Another staple is stars on bikes. There's the royal family in Sandringham. There's Jean Simmons learning to ride a high wheeler for So Long at the Fair. You get Morecambe and Wise riding through Blackpool or Larry Adler in Camden Town, Alfred Hitchcock in Claridges, Paul and Linda McCartney awheel, the Goodies on a triplette, the poet Pam Ayers riding through Oxfordshire, and the Two Ronnies during filming of one of their sketches.

The Bicycle, by Mirrorpix
World-famous harmonica player Larry Adler on his way to a concert at Camden Town on a ‘Donkey Bike’.
Mirrorpix

Of course, this being the Mirror, there's got to be women – for many newspapers, even today, a sure way to get your event into the paper is associate it with a pretty woman, either a model or a star. The Elswick-Hopper Cycle and Motor Company turned to a pair of models to promote their ultra-modern fibreglass-encased Scoo-ped in 1957. The promoters of the Skol Six in London in 1967 put a pair of models on a Moulton. Parties unknown had Sue Lloyd parking a miniature bike on the Embankment, or had Blanche Webb riding a Moulton in a fur jacket and boots, or Susan Sayer riding a Chopper. Anna Andreucetti is for some reason given high wheeler to pose beside in order to promote Cyril Cullen's Irish sweaters.

The Bicycle, by Mirrorpix
Miss Cycling 1898 (left) alongside Miss Cycling 1959, November 1958. Together these two vintage misses (appropriately dressed for their parts) went cycling along the Thames Embankment. Miss 1898 was riding an old-fashioned sit-up-and-beg model, whilst Miss 1958 rode a Scoo-ped, the latest idea in pushbikes.
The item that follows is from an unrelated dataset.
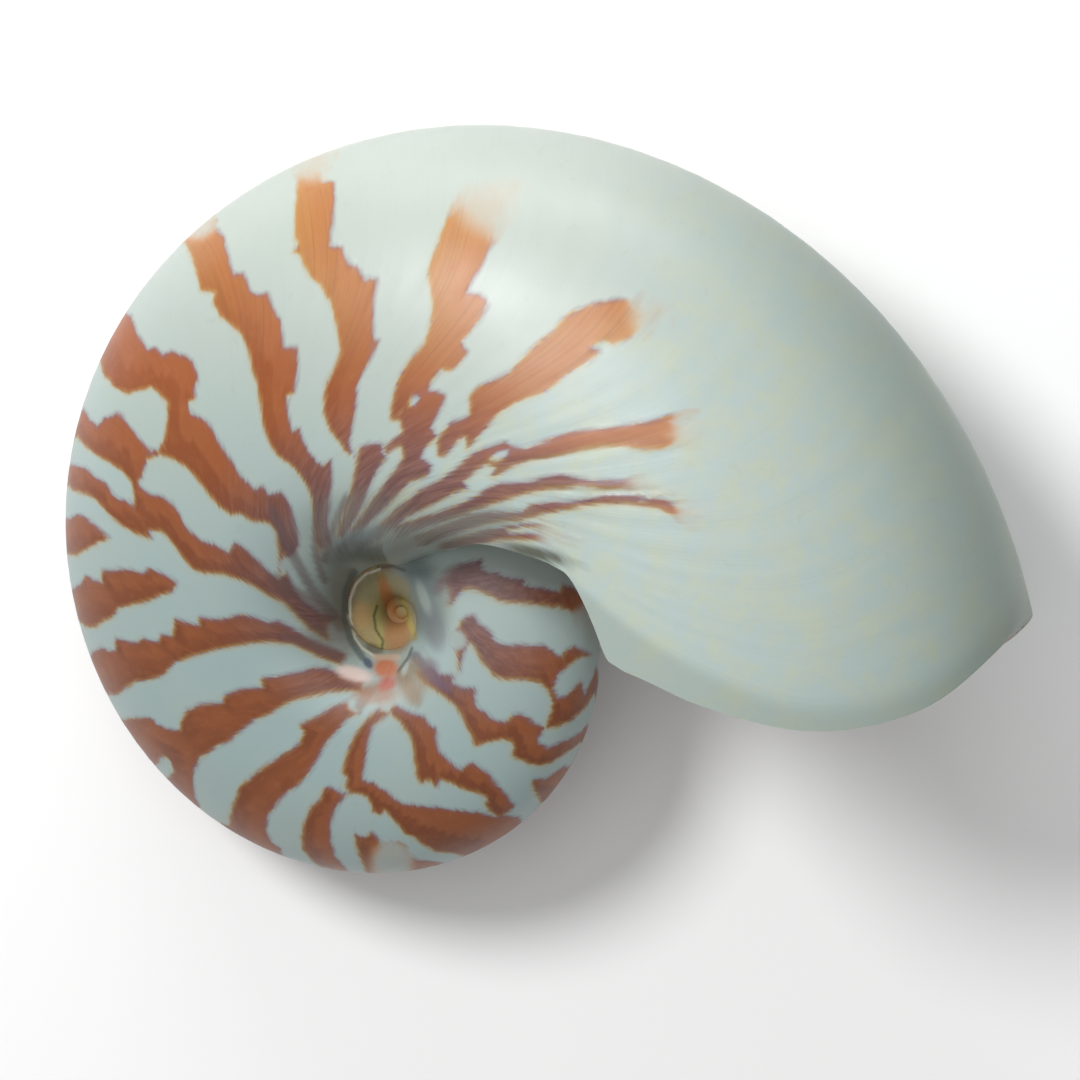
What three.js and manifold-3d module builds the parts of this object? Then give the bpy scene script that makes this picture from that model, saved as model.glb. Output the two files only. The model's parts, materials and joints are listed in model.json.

Enclosed in a fibreglass body, the Scoo-ped is made by the Elswick-Hopper Cycle and Motor Company.
Mirrorpix

The two World Wars provide about a dozen pictures between them with one of the most striking images being bicycle-equipped troops wading ashore on Juno Beach, shortly after noon on D-Day, June 6, 1944.

The Bicycle, by Mirrorpix
Troops of the Canadian 9th Infantry Brigade part of 3rd Division carrying their bicycles ashore from landing craft LCL 299 in the Nan White Sector of Juno Beach shortly after midday on D-Day, 6 June 1944.
Mirrorpix

Other pictures can be filed under cutesy (for example, a girl on a bike with her dog in the basket attached to the handlebars) or eccentric (eg bicycle polo). It’s largely only in the final selection of images - many in colour - that bicycles and sport mix, with GB’s Olympic heroes being shown off in all their glory. Overall, this dive into the Mirrorpix archives offers an entertaining take on the way the bicycle is viewed in the UK.